Find the fourier coefficient of given function

Question

I'ven been reading Dimitris Koukoulopouls' analytic number theory book.

I'm stuck at p.63, the following part.

Let $f : \mathbb{R} \to \mathbb{C}$ be twice-continuously differentiable function of $\mathbb{R}$ and $f^{(j)} << \frac{1}{x^2}$ for $|x| \ge 1$ and $j \in \{0,1,2\}$, so that

$$\hat{f}(\xi)= \int_{\mathbb{R}} f(x) e^{-2\pi i \xi x} dx$$

and he defines $$S_f(x) := \sum_{n \ge 1} f(nx)$$

Next, he uses Poisson's summation formula to deduce that $$\sum_{n\in \mathbb{Z}} f(nx) = \frac{1}{x} \sum_{n \in \mathbb{Z}} \hat{f} (n/x)$$

I don't see why this is true.

Here is what I've tried to justify the above equation but failed:

Set $$g(t) = \sum_{n \in \mathbb{Z}} f(t+nw)$$

Then this $g$ is a periodic function with period $w$.
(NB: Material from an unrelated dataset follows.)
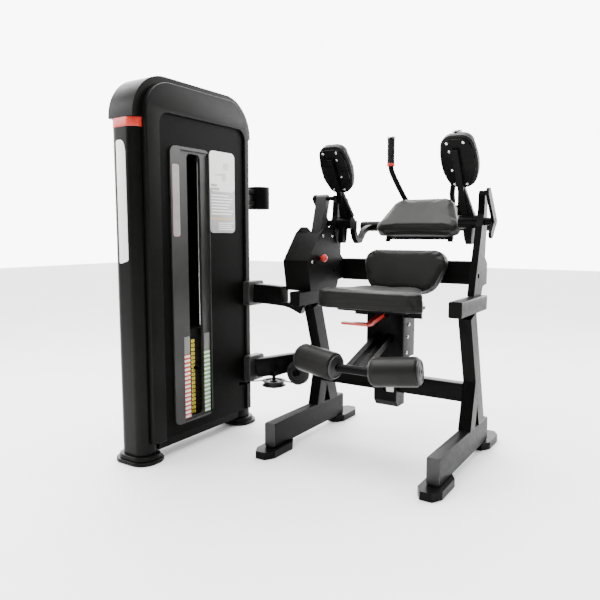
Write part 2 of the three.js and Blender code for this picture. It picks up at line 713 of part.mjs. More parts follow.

So its $m$-th Fourier coefficient is: $$c_m = \frac{1}{w} \int_{0}^{w} g(t) e^{-2\pi i m t} dt$$

Then
$\begin{align*} c_m &= \frac{1}{w} \int_{0}^{w} \sum_{n \in \mathbb{Z}} f(t+nw) e^{-2\pi i m t} dt \\ & = \sum_{n \in \mathbb{Z}} \frac{1}{w} \int_{0}^{w} f(t+nw) e^{-2 \pi i mt} dt \end{align*}$

And Substituting $t+nw= y$ in the equation gives $$c_m = \sum_{n \in \mathbb{Z}} \frac{1}{w}\int_{wn}^{w(n+1)} f(y) e^{-2 \pi i m (y-nw)} dy $$

I can't see how to proceed, could you give me any advice?

Answer 1

Try defining $g$ in terms of $f$ (no sum, just $f$).

Fix $x$ and set $g(t)=f(tx)$. Then \[ \hat g(\xi )=\int _{\mathbb R}g(t)e(-\xi t)dt=\int _{\mathbb R}f(tx)e(-\xi t)dt=\frac {1}{x}\int _{\mathbb R}f(t)e(-\xi t)dt=\frac {\hat f(\xi )}{x}\] so Poisson on $g$ says \[ \sum _{n}f(nx)=\sum _{n}g(n)=\sum _n\hat g(n)=\frac {1}{x}\sum _n\hat f(n)\]